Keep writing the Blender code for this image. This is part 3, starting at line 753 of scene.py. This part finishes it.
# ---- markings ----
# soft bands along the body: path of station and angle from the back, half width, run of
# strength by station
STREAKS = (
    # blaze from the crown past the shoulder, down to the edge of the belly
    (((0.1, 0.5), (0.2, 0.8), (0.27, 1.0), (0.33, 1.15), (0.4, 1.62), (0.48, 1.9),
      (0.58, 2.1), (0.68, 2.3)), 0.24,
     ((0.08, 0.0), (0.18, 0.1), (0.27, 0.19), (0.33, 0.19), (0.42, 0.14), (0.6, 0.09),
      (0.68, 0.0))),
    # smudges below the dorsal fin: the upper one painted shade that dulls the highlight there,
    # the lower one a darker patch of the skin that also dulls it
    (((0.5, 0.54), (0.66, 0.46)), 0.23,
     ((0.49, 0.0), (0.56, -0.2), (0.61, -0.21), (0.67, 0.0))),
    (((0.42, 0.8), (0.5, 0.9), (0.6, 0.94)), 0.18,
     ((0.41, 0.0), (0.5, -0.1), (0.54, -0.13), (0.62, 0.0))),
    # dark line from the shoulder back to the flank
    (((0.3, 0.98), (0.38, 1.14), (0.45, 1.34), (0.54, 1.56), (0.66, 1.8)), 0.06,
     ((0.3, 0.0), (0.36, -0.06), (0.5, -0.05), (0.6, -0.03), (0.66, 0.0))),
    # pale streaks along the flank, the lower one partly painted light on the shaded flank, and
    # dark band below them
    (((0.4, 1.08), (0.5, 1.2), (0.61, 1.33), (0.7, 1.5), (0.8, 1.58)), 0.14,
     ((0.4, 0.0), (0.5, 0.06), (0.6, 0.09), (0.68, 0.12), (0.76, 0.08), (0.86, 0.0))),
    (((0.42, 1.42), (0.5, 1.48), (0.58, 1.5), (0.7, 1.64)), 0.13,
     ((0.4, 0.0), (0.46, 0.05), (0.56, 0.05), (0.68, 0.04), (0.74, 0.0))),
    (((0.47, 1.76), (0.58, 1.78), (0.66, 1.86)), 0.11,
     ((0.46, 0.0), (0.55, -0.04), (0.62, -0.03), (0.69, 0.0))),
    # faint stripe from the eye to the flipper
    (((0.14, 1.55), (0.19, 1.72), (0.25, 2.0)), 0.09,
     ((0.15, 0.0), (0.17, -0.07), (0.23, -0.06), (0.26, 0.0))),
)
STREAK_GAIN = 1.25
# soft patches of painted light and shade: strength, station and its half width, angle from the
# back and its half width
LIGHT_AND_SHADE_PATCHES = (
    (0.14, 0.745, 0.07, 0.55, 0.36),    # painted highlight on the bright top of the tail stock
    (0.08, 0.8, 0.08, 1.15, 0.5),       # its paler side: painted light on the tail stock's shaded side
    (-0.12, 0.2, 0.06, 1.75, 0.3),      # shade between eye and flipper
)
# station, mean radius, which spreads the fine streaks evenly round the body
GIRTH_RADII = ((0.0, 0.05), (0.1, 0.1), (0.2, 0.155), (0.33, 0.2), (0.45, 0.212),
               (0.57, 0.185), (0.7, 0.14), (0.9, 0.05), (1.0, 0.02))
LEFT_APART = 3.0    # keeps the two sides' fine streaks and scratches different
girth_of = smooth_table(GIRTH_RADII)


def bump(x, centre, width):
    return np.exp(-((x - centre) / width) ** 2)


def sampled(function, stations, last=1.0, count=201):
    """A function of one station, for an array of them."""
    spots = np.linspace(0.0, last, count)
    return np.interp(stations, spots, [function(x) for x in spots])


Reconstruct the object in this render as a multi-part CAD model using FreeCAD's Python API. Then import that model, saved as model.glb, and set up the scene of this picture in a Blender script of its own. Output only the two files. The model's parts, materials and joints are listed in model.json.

> **WORK TO DO**: Send back every record, precisely as written.

> **RESPONSE**:
Keep writing the Blender code for this image. This is part 3, starting at line 753 of scene.py. This part finishes it.
# ---- markings ----
# soft bands along the body: path of station and angle from the back, half width, run of
# strength by station
STREAKS = (
    # blaze from the crown past the shoulder, down to the edge of the belly
    (((0.1, 0.5), (0.2, 0.8), (0.27, 1.0), (0.33, 1.15), (0.4, 1.62), (0.48, 1.9),
      (0.58, 2.1), (0.68, 2.3)), 0.24,
     ((0.08, 0.0), (0.18, 0.1), (0.27, 0.19), (0.33, 0.19), (0.42, 0.14), (0.6, 0.09),
      (0.68, 0.0))),
    # smudges below the dorsal fin: the upper one painted shade that dulls the highlight there,
    # the lower one a darker patch of the skin that also dulls it
    (((0.5, 0.54), (0.66, 0.46)), 0.23,
     ((0.49, 0.0), (0.56, -0.2), (0.61, -0.21), (0.67, 0.0))),
    (((0.42, 0.8), (0.5, 0.9), (0.6, 0.94)), 0.18,
     ((0.41, 0.0), (0.5, -0.1), (0.54, -0.13), (0.62, 0.0))),
    # dark line from the shoulder back to the flank
    (((0.3, 0.98), (0.38, 1.14), (0.45, 1.34), (0.54, 1.56), (0.66, 1.8)), 0.06,
     ((0.3, 0.0), (0.36, -0.06), (0.5, -0.05), (0.6, -0.03), (0.66, 0.0))),
    # pale streaks along the flank, the lower one partly painted light on the shaded flank, and
    # dark band below them
    (((0.4, 1.08), (0.5, 1.2), (0.61, 1.33), (0.7, 1.5), (0.8, 1.58)), 0.14,
     ((0.4, 0.0), (0.5, 0.06), (0.6, 0.09), (0.68, 0.12), (0.76, 0.08), (0.86, 0.0))),
    (((0.42, 1.42), (0.5, 1.48), (0.58, 1.5), (0.7, 1.64)), 0.13,
     ((0.4, 0.0), (0.46, 0.05), (0.56, 0.05), (0.68, 0.04), (0.74, 0.0))),
    (((0.47, 1.76), (0.58, 1.78), (0.66, 1.86)), 0.11,
     ((0.46, 0.0), (0.55, -0.04), (0.62, -0.03), (0.69, 0.0))),
    # faint stripe from the eye to the flipper
    (((0.14, 1.55), (0.19, 1.72), (0.25, 2.0)), 0.09,
     ((0.15, 0.0), (0.17, -0.07), (0.23, -0.06), (0.26, 0.0))),
)
STREAK_GAIN = 1.25
# soft patches of painted light and shade: strength, station and its half width, angle from the
# back and its half width
LIGHT_AND_SHADE_PATCHES = (
    (0.14, 0.745, 0.07, 0.55, 0.36),    # painted highlight on the bright top of the tail stock
    (0.08, 0.8, 0.08, 1.15, 0.5),       # its paler side: painted light on the tail stock's shaded side
    (-0.12, 0.2, 0.06, 1.75, 0.3),      # shade between eye and flipper
)
# station, mean radius, which spreads the fine streaks evenly round the body
GIRTH_RADII = ((0.0, 0.05), (0.1, 0.1), (0.2, 0.155), (0.33, 0.2), (0.45, 0.212),
               (0.57, 0.185), (0.7, 0.14), (0.9, 0.05), (1.0, 0.02))
LEFT_APART = 3.0    # keeps the two sides' fine streaks and scratches different
girth_of = smooth_table(GIRTH_RADII)


def bump(x, centre, width):
    return np.exp(-((x - centre) / width) ** 2)


def sampled(function, stations, last=1.0, count=201):
    """A function of one station, for an array of them."""
    spots = np.linspace(0.0, last, count)
    return np.interp(stations, spots, [function(x) for x in spots])


Reconstruct the object in this render as a multi-part CAD model using FreeCAD's Python API. Then import that model, saved as model.glb, and set up the scene of this picture in a Blender script of its own. Output only the two files. The model's parts, materials and joints are listed in model.json.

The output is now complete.